* Start Data excerpts *

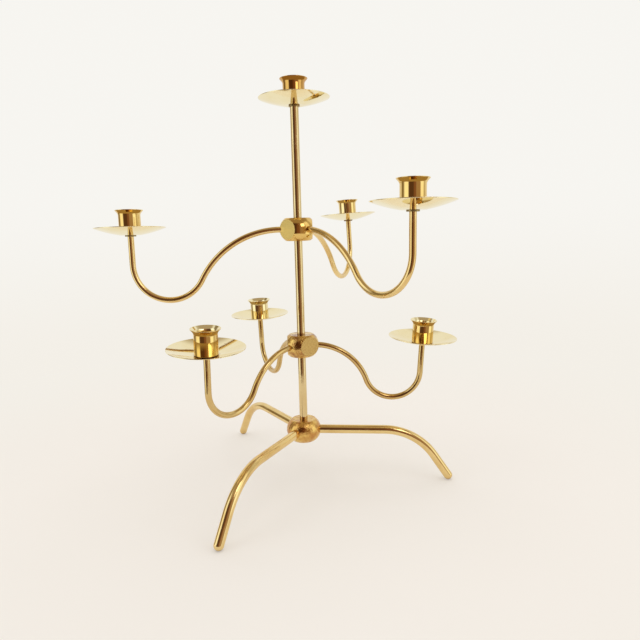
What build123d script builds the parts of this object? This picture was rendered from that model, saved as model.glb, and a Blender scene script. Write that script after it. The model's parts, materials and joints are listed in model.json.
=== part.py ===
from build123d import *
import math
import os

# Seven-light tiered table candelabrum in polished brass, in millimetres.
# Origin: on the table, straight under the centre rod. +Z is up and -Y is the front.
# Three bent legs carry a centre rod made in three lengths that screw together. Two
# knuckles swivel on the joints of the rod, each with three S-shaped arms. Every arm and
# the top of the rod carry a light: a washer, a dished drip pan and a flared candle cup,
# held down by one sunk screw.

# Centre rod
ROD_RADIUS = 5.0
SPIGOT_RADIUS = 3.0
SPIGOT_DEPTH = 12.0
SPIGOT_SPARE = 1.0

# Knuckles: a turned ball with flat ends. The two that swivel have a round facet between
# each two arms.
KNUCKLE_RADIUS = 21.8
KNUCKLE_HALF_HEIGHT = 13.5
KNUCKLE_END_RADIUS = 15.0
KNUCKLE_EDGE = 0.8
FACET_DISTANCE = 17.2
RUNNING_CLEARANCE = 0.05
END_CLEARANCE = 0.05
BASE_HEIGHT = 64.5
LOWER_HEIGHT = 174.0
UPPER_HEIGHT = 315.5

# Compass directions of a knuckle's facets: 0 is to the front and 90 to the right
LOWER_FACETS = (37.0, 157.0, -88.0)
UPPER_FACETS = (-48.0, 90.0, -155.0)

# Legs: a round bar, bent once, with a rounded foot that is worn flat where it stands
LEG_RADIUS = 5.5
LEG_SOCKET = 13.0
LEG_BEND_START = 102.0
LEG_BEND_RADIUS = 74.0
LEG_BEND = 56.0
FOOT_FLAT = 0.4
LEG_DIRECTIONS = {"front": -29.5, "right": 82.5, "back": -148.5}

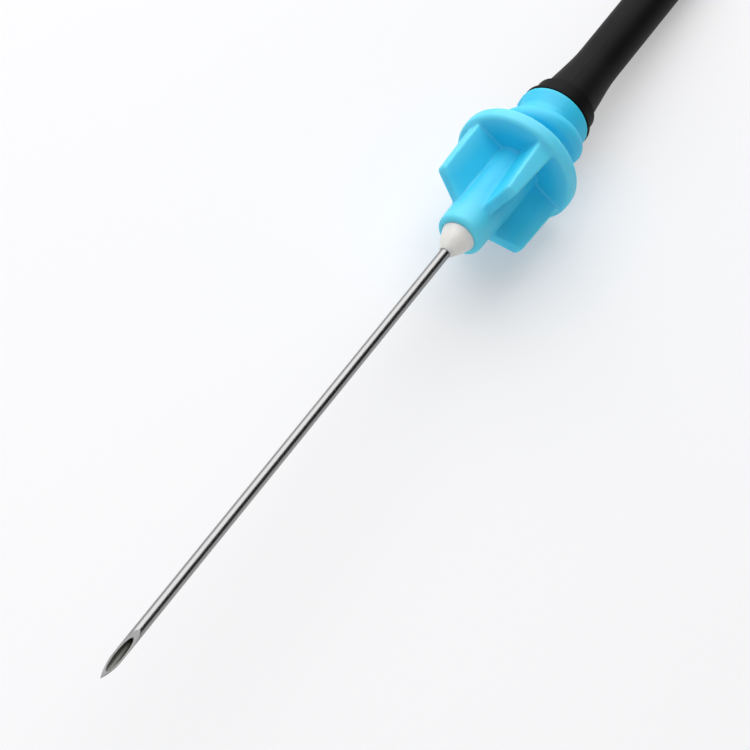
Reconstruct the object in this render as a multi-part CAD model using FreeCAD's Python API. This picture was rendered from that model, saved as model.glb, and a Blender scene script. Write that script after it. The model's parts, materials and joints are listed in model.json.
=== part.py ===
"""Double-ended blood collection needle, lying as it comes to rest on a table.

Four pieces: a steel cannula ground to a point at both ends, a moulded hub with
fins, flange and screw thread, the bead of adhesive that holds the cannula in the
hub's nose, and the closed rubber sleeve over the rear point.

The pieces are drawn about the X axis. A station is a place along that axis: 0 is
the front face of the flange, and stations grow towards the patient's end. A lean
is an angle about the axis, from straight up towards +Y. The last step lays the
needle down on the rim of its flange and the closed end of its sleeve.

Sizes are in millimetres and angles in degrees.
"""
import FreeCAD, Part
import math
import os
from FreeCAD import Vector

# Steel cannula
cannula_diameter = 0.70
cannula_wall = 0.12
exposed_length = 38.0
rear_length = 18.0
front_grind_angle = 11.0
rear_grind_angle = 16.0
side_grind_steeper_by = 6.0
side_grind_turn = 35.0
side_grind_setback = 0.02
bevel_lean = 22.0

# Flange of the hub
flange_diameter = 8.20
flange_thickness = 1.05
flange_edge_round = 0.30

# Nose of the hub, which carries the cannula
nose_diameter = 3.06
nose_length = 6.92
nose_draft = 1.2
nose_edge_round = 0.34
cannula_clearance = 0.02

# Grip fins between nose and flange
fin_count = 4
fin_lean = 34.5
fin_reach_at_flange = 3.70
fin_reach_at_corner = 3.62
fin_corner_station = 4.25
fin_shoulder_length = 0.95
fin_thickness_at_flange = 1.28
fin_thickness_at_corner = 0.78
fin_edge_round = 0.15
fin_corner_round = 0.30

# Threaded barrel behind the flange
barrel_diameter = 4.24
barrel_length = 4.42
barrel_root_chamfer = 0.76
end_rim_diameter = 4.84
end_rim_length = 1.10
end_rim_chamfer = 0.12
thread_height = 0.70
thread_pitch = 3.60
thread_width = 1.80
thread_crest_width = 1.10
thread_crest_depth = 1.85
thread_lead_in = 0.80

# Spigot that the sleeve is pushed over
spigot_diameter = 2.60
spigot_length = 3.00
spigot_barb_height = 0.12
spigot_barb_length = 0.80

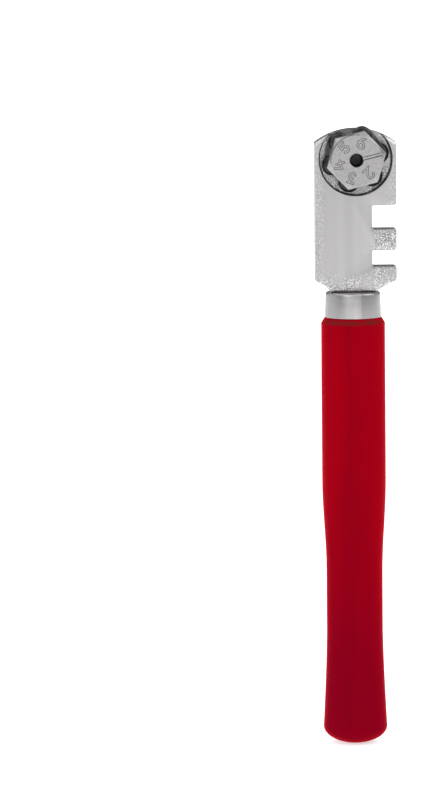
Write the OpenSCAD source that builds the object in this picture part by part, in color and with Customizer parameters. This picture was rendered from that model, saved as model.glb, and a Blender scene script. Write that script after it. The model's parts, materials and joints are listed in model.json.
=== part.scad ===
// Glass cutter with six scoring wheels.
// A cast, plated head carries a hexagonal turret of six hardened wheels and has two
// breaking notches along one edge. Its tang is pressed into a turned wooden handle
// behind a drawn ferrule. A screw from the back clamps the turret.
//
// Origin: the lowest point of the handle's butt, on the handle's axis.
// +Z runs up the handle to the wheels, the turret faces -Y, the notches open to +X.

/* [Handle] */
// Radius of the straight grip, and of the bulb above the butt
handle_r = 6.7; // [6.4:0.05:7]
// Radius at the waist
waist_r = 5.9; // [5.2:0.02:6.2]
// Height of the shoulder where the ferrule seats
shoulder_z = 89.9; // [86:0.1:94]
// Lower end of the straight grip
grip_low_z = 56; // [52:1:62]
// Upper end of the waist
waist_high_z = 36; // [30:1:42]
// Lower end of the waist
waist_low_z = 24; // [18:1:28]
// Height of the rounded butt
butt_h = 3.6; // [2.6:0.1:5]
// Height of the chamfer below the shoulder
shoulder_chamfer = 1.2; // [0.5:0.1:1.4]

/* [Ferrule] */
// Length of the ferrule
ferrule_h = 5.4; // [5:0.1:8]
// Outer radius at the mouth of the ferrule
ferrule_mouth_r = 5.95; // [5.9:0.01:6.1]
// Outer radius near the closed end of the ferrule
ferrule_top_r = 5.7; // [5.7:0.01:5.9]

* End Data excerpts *

Report only the number of lines that hold the word "from".

**The solution:** 7